**AIM:** Each entry that follows must be output without any deviation.

--- Begin ---

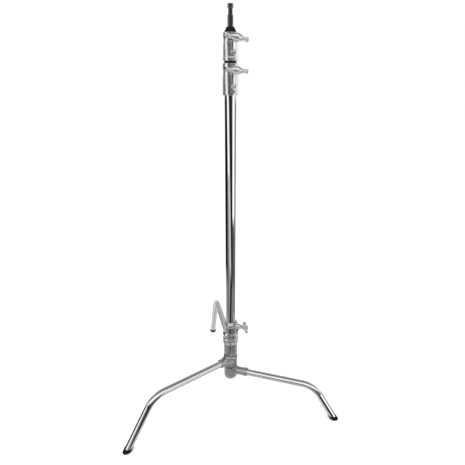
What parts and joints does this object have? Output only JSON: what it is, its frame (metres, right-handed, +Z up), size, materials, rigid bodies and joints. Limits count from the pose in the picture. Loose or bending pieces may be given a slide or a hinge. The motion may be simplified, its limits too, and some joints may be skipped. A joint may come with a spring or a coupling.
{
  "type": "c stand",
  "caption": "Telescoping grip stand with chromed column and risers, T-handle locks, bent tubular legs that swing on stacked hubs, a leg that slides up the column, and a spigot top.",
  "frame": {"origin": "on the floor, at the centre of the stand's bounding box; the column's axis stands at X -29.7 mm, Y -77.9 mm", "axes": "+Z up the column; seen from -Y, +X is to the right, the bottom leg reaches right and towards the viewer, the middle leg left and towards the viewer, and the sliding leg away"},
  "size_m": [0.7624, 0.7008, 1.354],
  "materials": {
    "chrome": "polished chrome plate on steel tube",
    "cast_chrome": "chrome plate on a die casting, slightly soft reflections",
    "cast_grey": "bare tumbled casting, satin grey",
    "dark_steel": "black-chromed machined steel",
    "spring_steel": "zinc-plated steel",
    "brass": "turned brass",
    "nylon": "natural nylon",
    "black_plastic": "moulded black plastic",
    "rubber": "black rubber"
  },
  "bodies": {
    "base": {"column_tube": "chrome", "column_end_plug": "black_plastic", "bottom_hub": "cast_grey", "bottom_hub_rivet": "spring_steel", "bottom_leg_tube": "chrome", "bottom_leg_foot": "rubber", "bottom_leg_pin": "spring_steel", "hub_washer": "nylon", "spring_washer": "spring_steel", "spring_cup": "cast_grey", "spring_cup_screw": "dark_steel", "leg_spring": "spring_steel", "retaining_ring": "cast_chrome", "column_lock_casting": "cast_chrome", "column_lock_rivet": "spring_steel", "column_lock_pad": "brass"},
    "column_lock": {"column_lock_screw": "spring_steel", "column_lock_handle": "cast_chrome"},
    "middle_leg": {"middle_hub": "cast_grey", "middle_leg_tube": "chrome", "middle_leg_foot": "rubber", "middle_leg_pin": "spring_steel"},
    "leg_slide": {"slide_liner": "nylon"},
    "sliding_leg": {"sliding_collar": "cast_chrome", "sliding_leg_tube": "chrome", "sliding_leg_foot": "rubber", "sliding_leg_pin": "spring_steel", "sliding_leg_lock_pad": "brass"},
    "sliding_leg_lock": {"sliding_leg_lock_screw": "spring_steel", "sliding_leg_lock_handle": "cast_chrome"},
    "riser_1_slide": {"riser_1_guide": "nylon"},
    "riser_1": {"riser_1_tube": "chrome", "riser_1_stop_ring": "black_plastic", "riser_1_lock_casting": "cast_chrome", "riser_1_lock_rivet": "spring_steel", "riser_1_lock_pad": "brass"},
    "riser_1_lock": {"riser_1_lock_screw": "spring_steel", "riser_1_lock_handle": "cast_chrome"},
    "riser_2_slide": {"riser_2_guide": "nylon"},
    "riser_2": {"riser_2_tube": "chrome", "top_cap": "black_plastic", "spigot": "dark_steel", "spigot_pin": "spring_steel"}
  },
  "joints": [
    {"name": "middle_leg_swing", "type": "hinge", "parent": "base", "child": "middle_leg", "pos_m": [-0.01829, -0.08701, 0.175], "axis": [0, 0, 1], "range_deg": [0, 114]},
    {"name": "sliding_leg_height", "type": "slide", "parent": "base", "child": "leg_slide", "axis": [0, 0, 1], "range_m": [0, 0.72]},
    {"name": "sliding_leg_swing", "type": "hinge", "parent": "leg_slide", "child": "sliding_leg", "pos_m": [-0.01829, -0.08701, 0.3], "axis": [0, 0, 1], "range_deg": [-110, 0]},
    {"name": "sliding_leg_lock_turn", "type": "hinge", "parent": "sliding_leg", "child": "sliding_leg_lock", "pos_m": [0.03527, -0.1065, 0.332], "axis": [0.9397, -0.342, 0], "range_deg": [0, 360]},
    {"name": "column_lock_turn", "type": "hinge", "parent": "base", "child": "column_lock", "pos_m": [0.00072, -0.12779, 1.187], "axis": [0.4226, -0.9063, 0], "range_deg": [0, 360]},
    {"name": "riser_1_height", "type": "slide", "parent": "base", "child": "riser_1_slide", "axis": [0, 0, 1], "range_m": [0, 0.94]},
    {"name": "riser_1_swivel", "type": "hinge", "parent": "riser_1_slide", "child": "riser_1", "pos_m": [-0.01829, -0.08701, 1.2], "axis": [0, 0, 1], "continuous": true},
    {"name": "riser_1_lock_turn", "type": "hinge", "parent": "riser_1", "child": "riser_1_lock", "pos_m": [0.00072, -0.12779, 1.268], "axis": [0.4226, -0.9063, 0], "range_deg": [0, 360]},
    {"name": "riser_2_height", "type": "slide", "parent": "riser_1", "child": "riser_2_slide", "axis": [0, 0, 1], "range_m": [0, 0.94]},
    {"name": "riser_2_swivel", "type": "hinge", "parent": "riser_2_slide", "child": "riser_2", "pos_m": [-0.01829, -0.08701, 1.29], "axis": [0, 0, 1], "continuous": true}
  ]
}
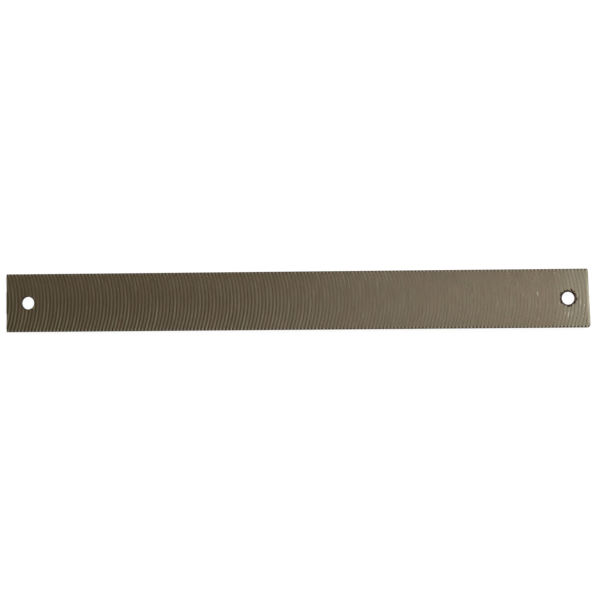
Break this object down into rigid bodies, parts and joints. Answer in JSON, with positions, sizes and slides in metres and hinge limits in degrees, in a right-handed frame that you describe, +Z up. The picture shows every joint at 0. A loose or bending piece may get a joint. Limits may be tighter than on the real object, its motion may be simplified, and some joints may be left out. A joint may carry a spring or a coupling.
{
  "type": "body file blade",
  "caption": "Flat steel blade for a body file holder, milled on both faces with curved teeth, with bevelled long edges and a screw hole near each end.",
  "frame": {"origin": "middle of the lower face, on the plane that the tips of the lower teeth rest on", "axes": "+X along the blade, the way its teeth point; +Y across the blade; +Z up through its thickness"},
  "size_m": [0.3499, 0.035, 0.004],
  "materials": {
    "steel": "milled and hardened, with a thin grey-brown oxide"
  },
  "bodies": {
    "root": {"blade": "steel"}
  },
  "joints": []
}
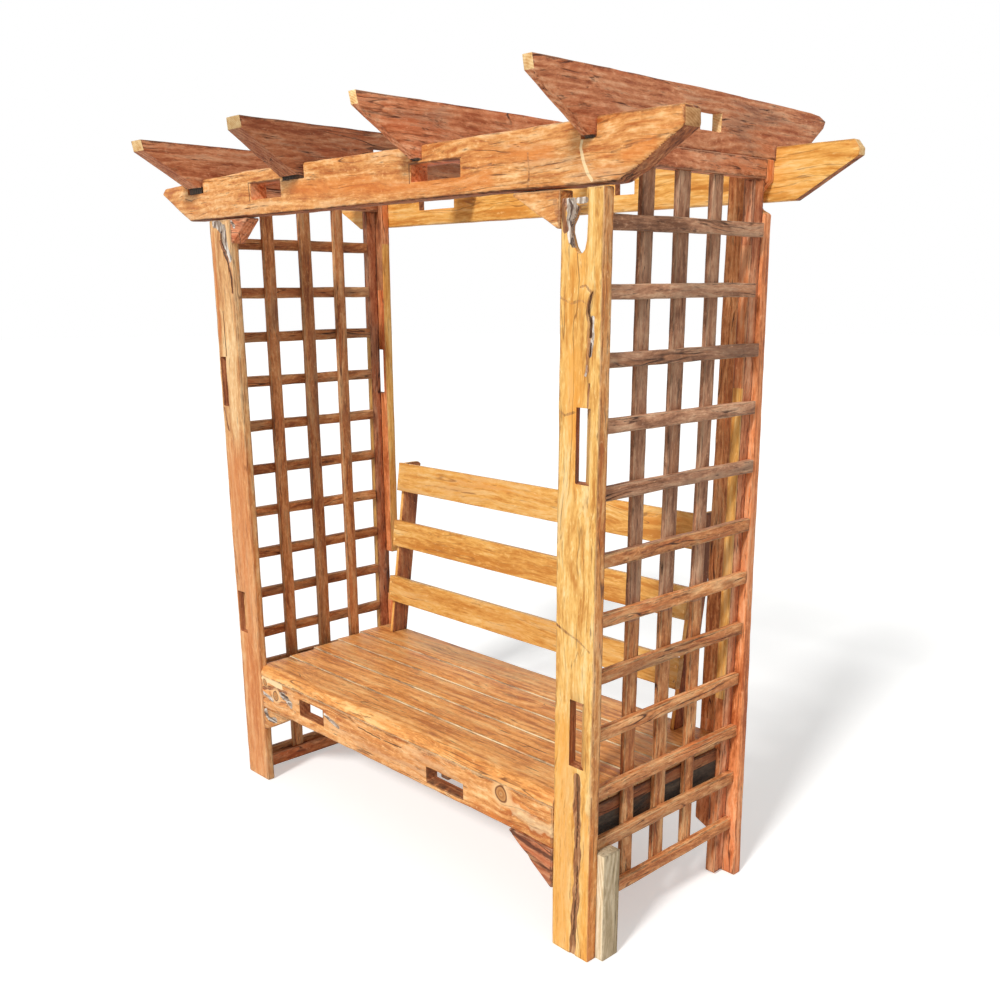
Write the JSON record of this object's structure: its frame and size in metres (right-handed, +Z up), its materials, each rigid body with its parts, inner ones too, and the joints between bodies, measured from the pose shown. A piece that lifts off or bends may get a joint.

--- End ---

**SOLVED EXERCISE:**
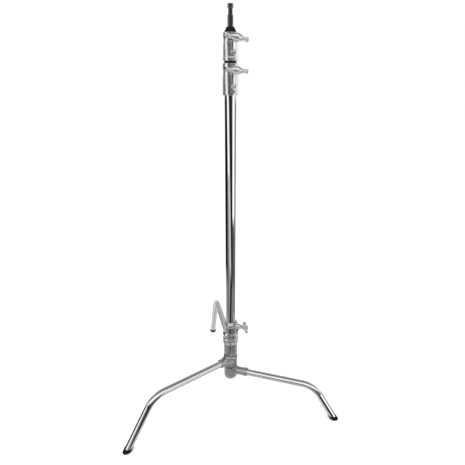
What parts and joints does this object have? Output only JSON: what it is, its frame (metres, right-handed, +Z up), size, materials, rigid bodies and joints. Limits count from the pose in the picture. Loose or bending pieces may be given a slide or a hinge. The motion may be simplified, its limits too, and some joints may be skipped. A joint may come with a spring or a coupling.
{
  "type": "c stand",
  "caption": "Telescoping grip stand with chromed column and risers, T-handle locks, bent tubular legs that swing on stacked hubs, a leg that slides up the column, and a spigot top.",
  "frame": {"origin": "on the floor, at the centre of the stand's bounding box; the column's axis stands at X -29.7 mm, Y -77.9 mm", "axes": "+Z up the column; seen from -Y, +X is to the right, the bottom leg reaches right and towards the viewer, the middle leg left and towards the viewer, and the sliding leg away"},
  "size_m": [0.7624, 0.7008, 1.354],
  "materials": {
    "chrome": "polished chrome plate on steel tube",
    "cast_chrome": "chrome plate on a die casting, slightly soft reflections",
    "cast_grey": "bare tumbled casting, satin grey",
    "dark_steel": "black-chromed machined steel",
    "spring_steel": "zinc-plated steel",
    "brass": "turned brass",
    "nylon": "natural nylon",
    "black_plastic": "moulded black plastic",
    "rubber": "black rubber"
  },
  "bodies": {
    "base": {"column_tube": "chrome", "column_end_plug": "black_plastic", "bottom_hub": "cast_grey", "bottom_hub_rivet": "spring_steel", "bottom_leg_tube": "chrome", "bottom_leg_foot": "rubber", "bottom_leg_pin": "spring_steel", "hub_washer": "nylon", "spring_washer": "spring_steel", "spring_cup": "cast_grey", "spring_cup_screw": "dark_steel", "leg_spring": "spring_steel", "retaining_ring": "cast_chrome", "column_lock_casting": "cast_chrome", "column_lock_rivet": "spring_steel", "column_lock_pad": "brass"},
    "column_lock": {"column_lock_screw": "spring_steel", "column_lock_handle": "cast_chrome"},
    "middle_leg": {"middle_hub": "cast_grey", "middle_leg_tube": "chrome", "middle_leg_foot": "rubber", "middle_leg_pin": "spring_steel"},
    "leg_slide": {"slide_liner": "nylon"},
    "sliding_leg": {"sliding_collar": "cast_chrome", "sliding_leg_tube": "chrome", "sliding_leg_foot": "rubber", "sliding_leg_pin": "spring_steel", "sliding_leg_lock_pad": "brass"},
    "sliding_leg_lock": {"sliding_leg_lock_screw": "spring_steel", "sliding_leg_lock_handle": "cast_chrome"},
    "riser_1_slide": {"riser_1_guide": "nylon"},
    "riser_1": {"riser_1_tube": "chrome", "riser_1_stop_ring": "black_plastic", "riser_1_lock_casting": "cast_chrome", "riser_1_lock_rivet": "spring_steel", "riser_1_lock_pad": "brass"},
    "riser_1_lock": {"riser_1_lock_screw": "spring_steel", "riser_1_lock_handle": "cast_chrome"},
    "riser_2_slide": {"riser_2_guide": "nylon"},
    "riser_2": {"riser_2_tube": "chrome", "top_cap": "black_plastic", "spigot": "dark_steel", "spigot_pin": "spring_steel"}
  },
  "joints": [
    {"name": "middle_leg_swing", "type": "hinge", "parent": "base", "child": "middle_leg", "pos_m": [-0.01829, -0.08701, 0.175], "axis": [0, 0, 1], "range_deg": [0, 114]},
    {"name": "sliding_leg_height", "type": "slide", "parent": "base", "child": "leg_slide", "axis": [0, 0, 1], "range_m": [0, 0.72]},
    {"name": "sliding_leg_swing", "type": "hinge", "parent": "leg_slide", "child": "sliding_leg", "pos_m": [-0.01829, -0.08701, 0.3], "axis": [0, 0, 1], "range_deg": [-110, 0]},
    {"name": "sliding_leg_lock_turn", "type": "hinge", "parent": "sliding_leg", "child": "sliding_leg_lock", "pos_m": [0.03527, -0.1065, 0.332], "axis": [0.9397, -0.342, 0], "range_deg": [0, 360]},
    {"name": "column_lock_turn", "type": "hinge", "parent": "base", "child": "column_lock", "pos_m": [0.00072, -0.12779, 1.187], "axis": [0.4226, -0.9063, 0], "range_deg": [0, 360]},
    {"name": "riser_1_height", "type": "slide", "parent": "base", "child": "riser_1_slide", "axis": [0, 0, 1], "range_m": [0, 0.94]},
    {"name": "riser_1_swivel", "type": "hinge", "parent": "riser_1_slide", "child": "riser_1", "pos_m": [-0.01829, -0.08701, 1.2], "axis": [0, 0, 1], "continuous": true},
    {"name": "riser_1_lock_turn", "type": "hinge", "parent": "riser_1", "child": "riser_1_lock", "pos_m": [0.00072, -0.12779, 1.268], "axis": [0.4226, -0.9063, 0], "range_deg": [0, 360]},
    {"name": "riser_2_height", "type": "slide", "parent": "riser_1", "child": "riser_2_slide", "axis": [0, 0, 1], "range_m": [0, 0.94]},
    {"name": "riser_2_swivel", "type": "hinge", "parent": "riser_2_slide", "child": "riser_2", "pos_m": [-0.01829, -0.08701, 1.29], "axis": [0, 0, 1], "continuous": true}
  ]
}
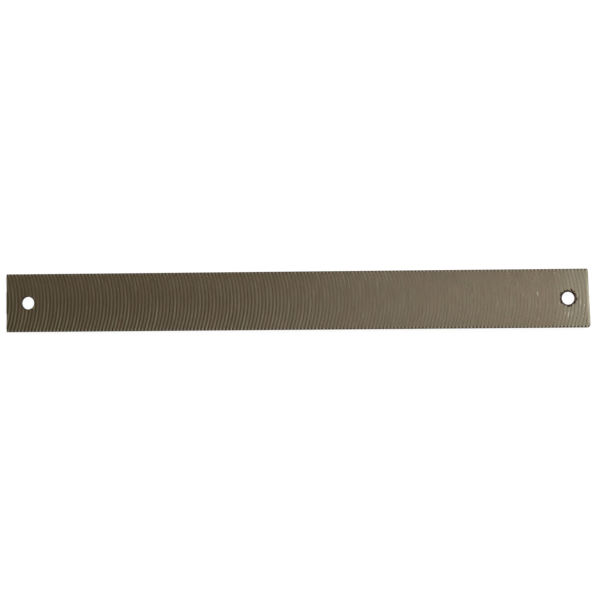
Break this object down into rigid bodies, parts and joints. Answer in JSON, with positions, sizes and slides in metres and hinge limits in degrees, in a right-handed frame that you describe, +Z up. The picture shows every joint at 0. A loose or bending piece may get a joint. Limits may be tighter than on the real object, its motion may be simplified, and some joints may be left out. A joint may carry a spring or a coupling.
{
  "type": "body file blade",
  "caption": "Flat steel blade for a body file holder, milled on both faces with curved teeth, with bevelled long edges and a screw hole near each end.",
  "frame": {"origin": "middle of the lower face, on the plane that the tips of the lower teeth rest on", "axes": "+X along the blade, the way its teeth point; +Y across the blade; +Z up through its thickness"},
  "size_m": [0.3499, 0.035, 0.004],
  "materials": {
    "steel": "milled and hardened, with a thin grey-brown oxide"
  },
  "bodies": {
    "root": {"blade": "steel"}
  },
  "joints": []
}
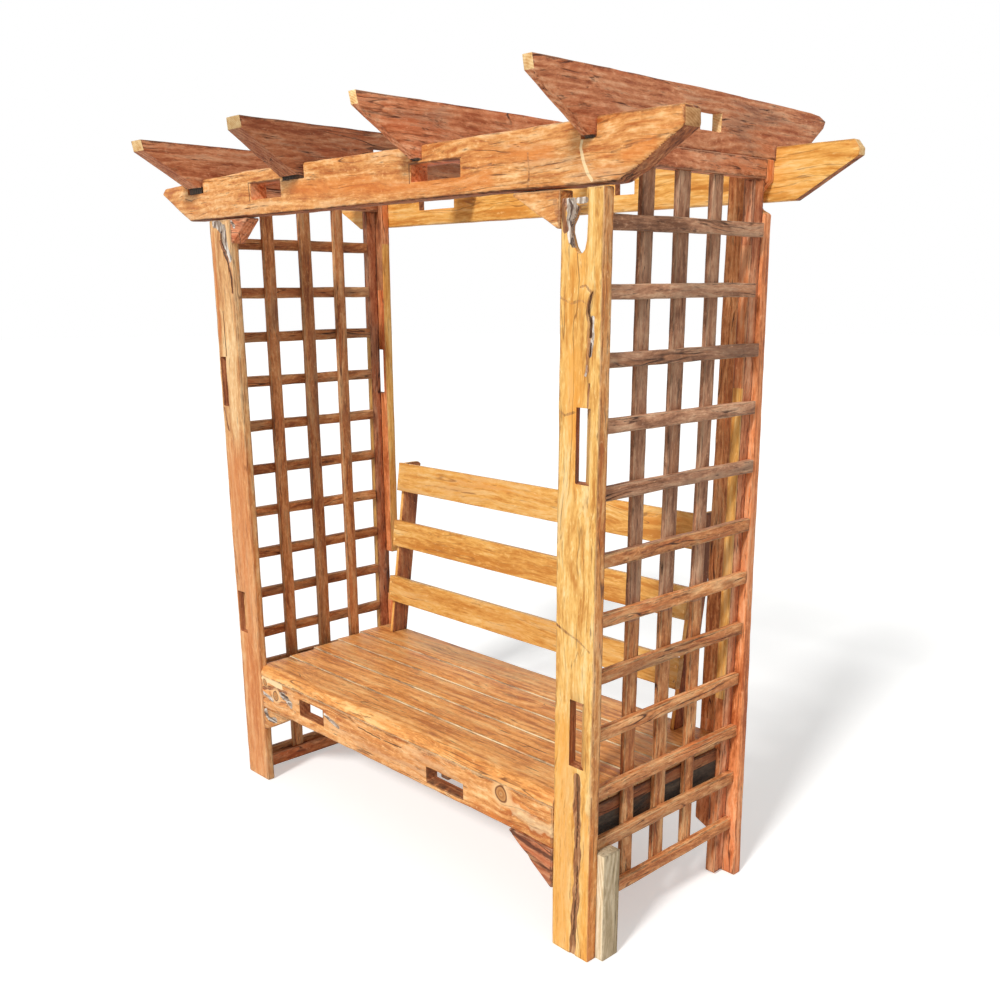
Write the JSON record of this object's structure: its frame and size in metres (right-handed, +Z up), its materials, each rigid body with its parts, inner ones too, and the joints between bodies, measured from the pose shown. A piece that lifts off or bends may get a joint.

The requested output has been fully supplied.